3D code data
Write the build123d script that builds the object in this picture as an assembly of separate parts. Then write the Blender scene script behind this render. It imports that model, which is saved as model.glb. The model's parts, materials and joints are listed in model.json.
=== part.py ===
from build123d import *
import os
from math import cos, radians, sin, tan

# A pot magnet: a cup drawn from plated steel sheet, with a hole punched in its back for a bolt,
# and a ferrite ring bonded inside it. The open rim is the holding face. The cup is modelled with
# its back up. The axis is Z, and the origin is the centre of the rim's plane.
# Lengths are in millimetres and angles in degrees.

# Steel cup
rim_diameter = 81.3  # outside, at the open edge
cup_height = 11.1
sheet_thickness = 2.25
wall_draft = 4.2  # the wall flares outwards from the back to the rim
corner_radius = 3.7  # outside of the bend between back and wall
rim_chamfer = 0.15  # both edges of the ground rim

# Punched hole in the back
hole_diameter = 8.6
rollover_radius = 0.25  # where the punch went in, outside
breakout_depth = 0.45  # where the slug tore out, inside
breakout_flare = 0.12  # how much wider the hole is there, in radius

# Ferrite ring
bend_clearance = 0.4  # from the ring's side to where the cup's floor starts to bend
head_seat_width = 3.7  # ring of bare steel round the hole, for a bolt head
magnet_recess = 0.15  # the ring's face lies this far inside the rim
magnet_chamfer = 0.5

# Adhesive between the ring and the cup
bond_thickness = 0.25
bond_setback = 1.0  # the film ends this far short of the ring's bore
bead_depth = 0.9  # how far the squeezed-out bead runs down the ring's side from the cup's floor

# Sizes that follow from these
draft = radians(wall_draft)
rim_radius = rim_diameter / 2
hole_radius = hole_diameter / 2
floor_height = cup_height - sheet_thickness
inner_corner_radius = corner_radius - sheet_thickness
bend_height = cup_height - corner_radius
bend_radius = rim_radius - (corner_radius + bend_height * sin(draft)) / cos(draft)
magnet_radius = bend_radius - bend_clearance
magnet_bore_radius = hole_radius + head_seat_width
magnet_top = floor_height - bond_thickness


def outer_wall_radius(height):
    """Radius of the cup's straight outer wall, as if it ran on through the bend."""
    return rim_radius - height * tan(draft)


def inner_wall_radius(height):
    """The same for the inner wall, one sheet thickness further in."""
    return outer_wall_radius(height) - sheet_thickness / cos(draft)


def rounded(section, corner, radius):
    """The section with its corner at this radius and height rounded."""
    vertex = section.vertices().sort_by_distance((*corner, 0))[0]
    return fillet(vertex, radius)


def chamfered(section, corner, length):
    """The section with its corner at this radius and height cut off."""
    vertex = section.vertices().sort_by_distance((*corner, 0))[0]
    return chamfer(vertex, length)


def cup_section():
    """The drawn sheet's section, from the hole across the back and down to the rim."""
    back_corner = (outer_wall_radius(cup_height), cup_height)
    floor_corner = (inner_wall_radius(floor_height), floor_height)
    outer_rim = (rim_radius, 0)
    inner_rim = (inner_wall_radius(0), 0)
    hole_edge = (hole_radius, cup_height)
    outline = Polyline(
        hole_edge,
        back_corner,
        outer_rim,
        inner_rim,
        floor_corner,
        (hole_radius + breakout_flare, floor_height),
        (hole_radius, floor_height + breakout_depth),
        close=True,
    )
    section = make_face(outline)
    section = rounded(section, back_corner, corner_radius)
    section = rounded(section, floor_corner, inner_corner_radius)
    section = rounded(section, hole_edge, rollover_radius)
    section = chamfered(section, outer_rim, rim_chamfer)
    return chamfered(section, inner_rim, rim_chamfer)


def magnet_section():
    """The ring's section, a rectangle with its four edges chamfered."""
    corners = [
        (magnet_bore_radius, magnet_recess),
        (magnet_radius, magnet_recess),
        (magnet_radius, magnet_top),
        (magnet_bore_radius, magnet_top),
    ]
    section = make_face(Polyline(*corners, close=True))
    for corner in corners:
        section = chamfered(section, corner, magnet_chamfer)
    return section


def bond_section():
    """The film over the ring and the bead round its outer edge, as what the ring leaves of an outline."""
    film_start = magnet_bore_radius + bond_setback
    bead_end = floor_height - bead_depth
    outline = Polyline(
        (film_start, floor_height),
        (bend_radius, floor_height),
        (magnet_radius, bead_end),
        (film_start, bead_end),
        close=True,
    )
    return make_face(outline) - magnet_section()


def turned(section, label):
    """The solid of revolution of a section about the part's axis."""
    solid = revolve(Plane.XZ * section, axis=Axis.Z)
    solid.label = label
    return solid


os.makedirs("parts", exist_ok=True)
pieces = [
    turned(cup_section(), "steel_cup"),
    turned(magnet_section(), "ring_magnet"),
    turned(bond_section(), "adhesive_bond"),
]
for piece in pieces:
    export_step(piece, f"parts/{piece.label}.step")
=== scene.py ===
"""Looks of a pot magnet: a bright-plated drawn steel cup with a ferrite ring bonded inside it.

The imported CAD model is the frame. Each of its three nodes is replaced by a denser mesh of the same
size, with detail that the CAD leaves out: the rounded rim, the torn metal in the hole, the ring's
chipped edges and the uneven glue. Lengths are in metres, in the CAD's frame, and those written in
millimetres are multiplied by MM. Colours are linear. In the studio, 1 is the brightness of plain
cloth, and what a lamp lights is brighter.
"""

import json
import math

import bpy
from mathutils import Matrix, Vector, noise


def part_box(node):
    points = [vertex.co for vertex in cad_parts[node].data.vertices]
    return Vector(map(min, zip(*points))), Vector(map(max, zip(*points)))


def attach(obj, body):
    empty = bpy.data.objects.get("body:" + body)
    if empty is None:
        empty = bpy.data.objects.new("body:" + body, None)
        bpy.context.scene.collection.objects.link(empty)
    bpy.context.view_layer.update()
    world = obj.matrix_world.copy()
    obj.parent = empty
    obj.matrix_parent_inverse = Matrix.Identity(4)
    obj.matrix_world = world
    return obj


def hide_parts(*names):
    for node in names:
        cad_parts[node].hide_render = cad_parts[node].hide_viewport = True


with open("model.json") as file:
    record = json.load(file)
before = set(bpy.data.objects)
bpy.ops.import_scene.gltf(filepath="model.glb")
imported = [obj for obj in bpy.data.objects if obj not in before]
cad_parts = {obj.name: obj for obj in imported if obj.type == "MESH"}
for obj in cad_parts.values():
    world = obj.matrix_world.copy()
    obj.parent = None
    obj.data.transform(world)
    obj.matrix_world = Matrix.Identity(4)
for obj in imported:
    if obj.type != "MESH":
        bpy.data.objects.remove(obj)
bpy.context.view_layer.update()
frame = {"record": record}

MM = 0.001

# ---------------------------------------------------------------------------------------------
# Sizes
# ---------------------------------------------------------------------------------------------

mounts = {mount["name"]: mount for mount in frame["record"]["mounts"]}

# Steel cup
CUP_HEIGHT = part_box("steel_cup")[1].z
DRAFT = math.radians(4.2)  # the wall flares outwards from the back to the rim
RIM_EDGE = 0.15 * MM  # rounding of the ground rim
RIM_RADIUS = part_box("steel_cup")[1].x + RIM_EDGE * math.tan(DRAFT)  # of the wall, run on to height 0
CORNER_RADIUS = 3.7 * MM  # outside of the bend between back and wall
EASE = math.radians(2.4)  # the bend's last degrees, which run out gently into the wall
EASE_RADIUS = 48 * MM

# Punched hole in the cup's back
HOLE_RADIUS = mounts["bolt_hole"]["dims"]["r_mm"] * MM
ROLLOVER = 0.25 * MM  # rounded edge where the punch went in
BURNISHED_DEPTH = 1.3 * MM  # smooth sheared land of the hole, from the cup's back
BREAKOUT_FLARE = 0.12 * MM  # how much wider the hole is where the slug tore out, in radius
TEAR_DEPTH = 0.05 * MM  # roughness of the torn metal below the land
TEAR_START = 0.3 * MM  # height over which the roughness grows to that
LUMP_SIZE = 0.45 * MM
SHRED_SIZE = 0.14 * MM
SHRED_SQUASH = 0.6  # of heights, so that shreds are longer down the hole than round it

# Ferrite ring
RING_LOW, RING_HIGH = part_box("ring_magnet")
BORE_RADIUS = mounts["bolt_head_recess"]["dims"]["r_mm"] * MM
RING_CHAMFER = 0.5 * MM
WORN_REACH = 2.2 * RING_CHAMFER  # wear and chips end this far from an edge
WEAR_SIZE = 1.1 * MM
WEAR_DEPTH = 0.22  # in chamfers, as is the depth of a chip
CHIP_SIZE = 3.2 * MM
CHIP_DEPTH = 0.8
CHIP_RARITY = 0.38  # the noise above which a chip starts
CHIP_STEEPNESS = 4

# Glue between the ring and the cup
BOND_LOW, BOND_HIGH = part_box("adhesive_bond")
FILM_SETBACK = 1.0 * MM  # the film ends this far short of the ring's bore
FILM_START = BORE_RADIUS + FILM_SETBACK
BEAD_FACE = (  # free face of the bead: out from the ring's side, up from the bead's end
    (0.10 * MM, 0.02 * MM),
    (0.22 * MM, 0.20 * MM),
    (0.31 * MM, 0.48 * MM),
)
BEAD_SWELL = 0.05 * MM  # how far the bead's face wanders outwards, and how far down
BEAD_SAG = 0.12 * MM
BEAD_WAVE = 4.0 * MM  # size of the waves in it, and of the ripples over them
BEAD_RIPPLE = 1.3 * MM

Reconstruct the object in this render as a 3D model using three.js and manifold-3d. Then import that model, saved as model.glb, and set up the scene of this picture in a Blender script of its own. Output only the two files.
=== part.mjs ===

• _PROBLEM TO WORK ON_: The required output is an exact reproduction of the lines starting at the one that contains "obj.parent = None" and ending at the one that contains "mount for mount". Both boundary lines belong to it.

• _WRITTEN ANSWER_:
    obj.parent = None
    obj.data.transform(world)
    obj.matrix_world = Matrix.Identity(4)
for obj in imported:
    if obj.type != "MESH":
        bpy.data.objects.remove(obj)
bpy.context.view_layer.update()
frame = {"record": record}

MM = 0.001

# ---------------------------------------------------------------------------------------------
# Sizes
# ---------------------------------------------------------------------------------------------

mounts = {mount["name"]: mount for mount in frame["record"]["mounts"]}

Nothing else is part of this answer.